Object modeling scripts
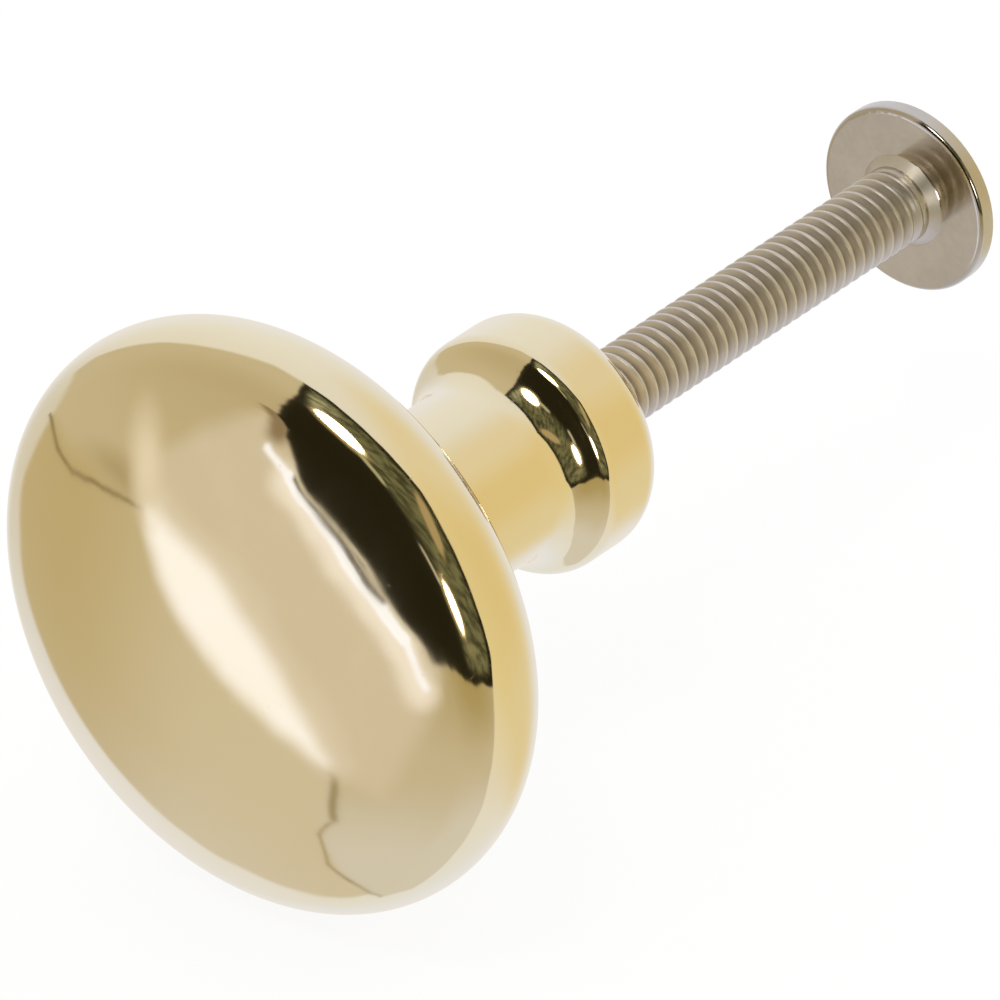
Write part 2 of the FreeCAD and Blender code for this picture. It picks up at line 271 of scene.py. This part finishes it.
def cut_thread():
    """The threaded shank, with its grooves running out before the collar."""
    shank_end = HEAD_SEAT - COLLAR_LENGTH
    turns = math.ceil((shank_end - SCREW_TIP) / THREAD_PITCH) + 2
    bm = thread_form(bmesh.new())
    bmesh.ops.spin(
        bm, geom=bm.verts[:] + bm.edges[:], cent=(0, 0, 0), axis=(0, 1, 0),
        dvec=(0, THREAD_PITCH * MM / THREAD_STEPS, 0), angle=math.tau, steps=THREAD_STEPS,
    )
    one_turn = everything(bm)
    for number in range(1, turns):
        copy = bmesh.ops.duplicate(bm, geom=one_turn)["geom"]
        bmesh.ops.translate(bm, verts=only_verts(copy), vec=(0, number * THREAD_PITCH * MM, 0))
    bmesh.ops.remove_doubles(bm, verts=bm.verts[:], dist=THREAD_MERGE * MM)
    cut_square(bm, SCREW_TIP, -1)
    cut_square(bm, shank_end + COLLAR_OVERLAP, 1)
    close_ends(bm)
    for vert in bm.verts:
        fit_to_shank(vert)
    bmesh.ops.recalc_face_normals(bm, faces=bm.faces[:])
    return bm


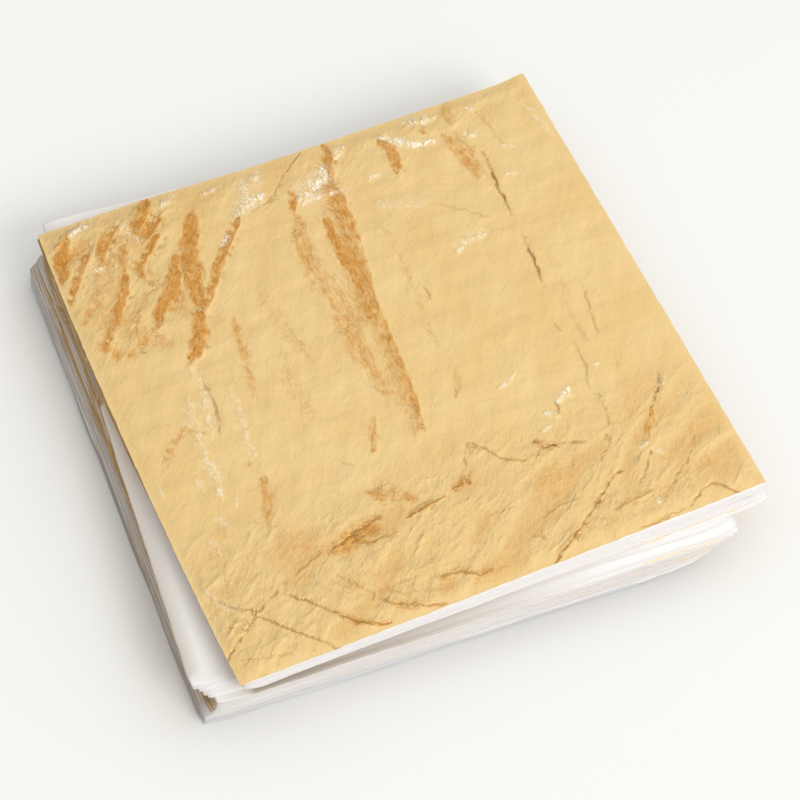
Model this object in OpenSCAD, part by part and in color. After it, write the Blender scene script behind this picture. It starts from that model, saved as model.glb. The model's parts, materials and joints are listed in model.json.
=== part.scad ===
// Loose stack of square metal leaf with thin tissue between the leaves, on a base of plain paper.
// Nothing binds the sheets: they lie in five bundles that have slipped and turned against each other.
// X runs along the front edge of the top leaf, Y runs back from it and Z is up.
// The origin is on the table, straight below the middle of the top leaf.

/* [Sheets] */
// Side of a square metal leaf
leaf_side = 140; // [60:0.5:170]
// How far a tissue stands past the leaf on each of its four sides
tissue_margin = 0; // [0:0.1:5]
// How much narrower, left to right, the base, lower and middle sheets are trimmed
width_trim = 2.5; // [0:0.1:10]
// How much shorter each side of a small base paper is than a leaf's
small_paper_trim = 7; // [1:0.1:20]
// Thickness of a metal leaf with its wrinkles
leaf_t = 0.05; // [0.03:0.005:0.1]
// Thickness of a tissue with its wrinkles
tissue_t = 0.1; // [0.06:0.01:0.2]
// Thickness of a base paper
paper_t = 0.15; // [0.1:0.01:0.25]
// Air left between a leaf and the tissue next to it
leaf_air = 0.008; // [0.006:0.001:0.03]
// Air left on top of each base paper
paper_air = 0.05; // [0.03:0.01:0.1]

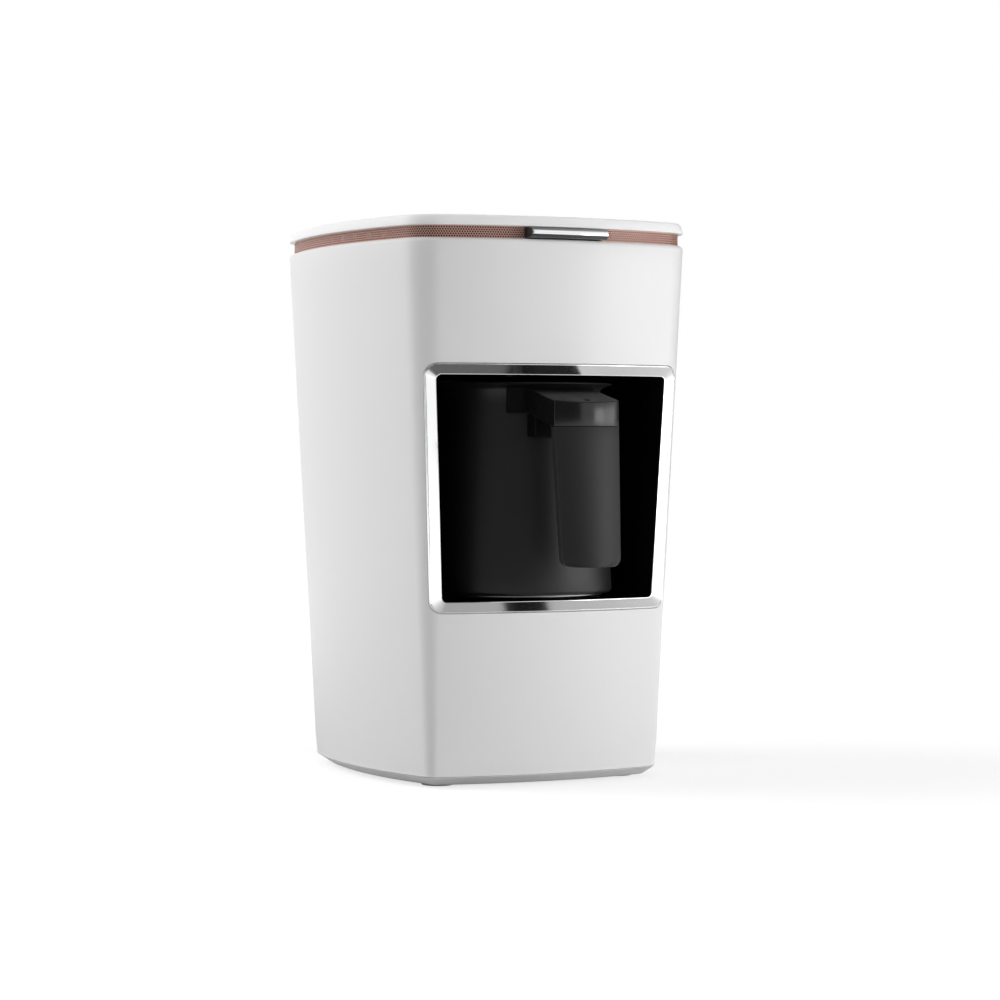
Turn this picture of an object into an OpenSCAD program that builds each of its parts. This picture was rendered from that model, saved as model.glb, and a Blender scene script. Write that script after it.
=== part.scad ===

## Directions for this task
Only the lines from the one containing "Turn this picture" to the end of the records should be repeated, exactly as they appear.

## Task result
Turn this picture of an object into an OpenSCAD program that builds each of its parts. This picture was rendered from that model, saved as model.glb, and a Blender scene script. Write that script after it.
=== part.scad ===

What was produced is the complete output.